» Instructions for the task: Output every line of the data exactly as it appears.

___ Data lines

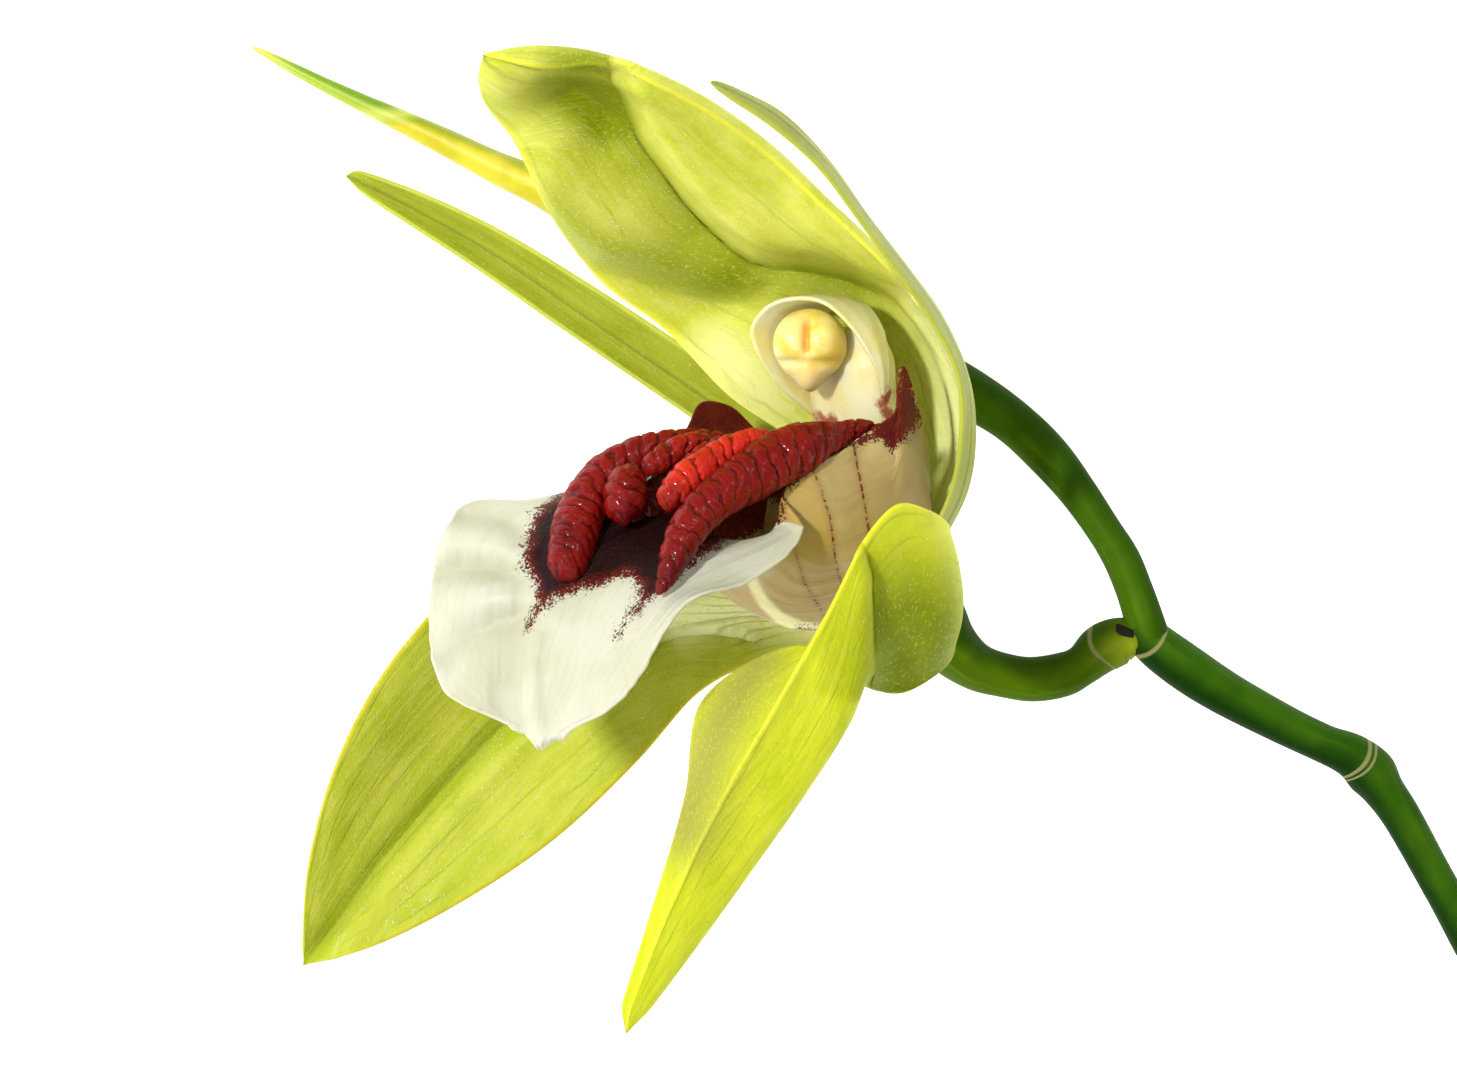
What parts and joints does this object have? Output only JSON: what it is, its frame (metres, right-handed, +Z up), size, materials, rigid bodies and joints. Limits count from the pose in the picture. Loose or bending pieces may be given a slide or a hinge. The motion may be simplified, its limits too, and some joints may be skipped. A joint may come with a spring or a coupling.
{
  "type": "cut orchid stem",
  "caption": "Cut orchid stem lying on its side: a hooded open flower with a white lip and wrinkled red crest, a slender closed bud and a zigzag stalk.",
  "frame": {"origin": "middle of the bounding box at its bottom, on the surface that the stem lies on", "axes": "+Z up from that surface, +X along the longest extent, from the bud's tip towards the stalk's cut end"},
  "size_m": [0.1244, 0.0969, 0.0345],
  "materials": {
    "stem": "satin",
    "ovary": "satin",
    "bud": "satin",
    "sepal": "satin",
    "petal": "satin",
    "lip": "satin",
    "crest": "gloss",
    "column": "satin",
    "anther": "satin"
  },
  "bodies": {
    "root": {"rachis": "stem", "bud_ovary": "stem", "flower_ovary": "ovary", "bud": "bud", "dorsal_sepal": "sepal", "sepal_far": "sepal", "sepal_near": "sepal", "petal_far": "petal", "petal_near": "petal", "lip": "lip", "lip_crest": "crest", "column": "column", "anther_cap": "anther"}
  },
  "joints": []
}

______

» Response below:
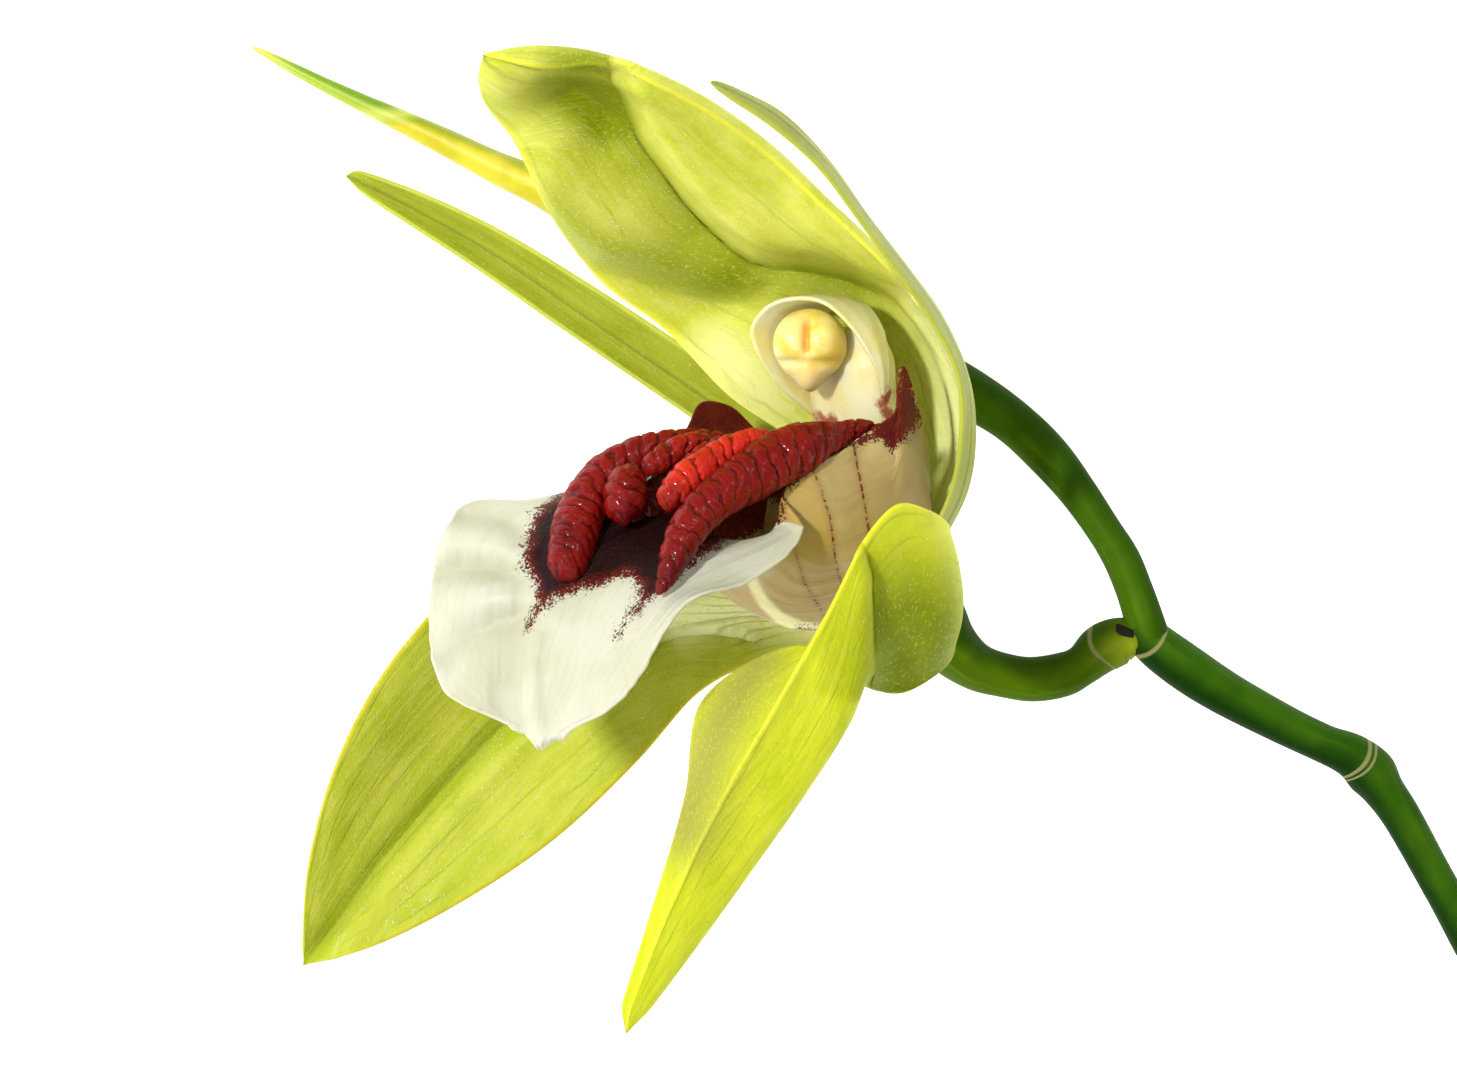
What parts and joints does this object have? Output only JSON: what it is, its frame (metres, right-handed, +Z up), size, materials, rigid bodies and joints. Limits count from the pose in the picture. Loose or bending pieces may be given a slide or a hinge. The motion may be simplified, its limits too, and some joints may be skipped. A joint may come with a spring or a coupling.
{
  "type": "cut orchid stem",
  "caption": "Cut orchid stem lying on its side: a hooded open flower with a white lip and wrinkled red crest, a slender closed bud and a zigzag stalk.",
  "frame": {"origin": "middle of the bounding box at its bottom, on the surface that the stem lies on", "axes": "+Z up from that surface, +X along the longest extent, from the bud's tip towards the stalk's cut end"},
  "size_m": [0.1244, 0.0969, 0.0345],
  "materials": {
    "stem": "satin",
    "ovary": "satin",
    "bud": "satin",
    "sepal": "satin",
    "petal": "satin",
    "lip": "satin",
    "crest": "gloss",
    "column": "satin",
    "anther": "satin"
  },
  "bodies": {
    "root": {"rachis": "stem", "bud_ovary": "stem", "flower_ovary": "ovary", "bud": "bud", "dorsal_sepal": "sepal", "sepal_far": "sepal", "sepal_near": "sepal", "petal_far": "petal", "petal_near": "petal", "lip": "lip", "lip_crest": "crest", "column": "column", "anther_cap": "anther"}
  },
  "joints": []
}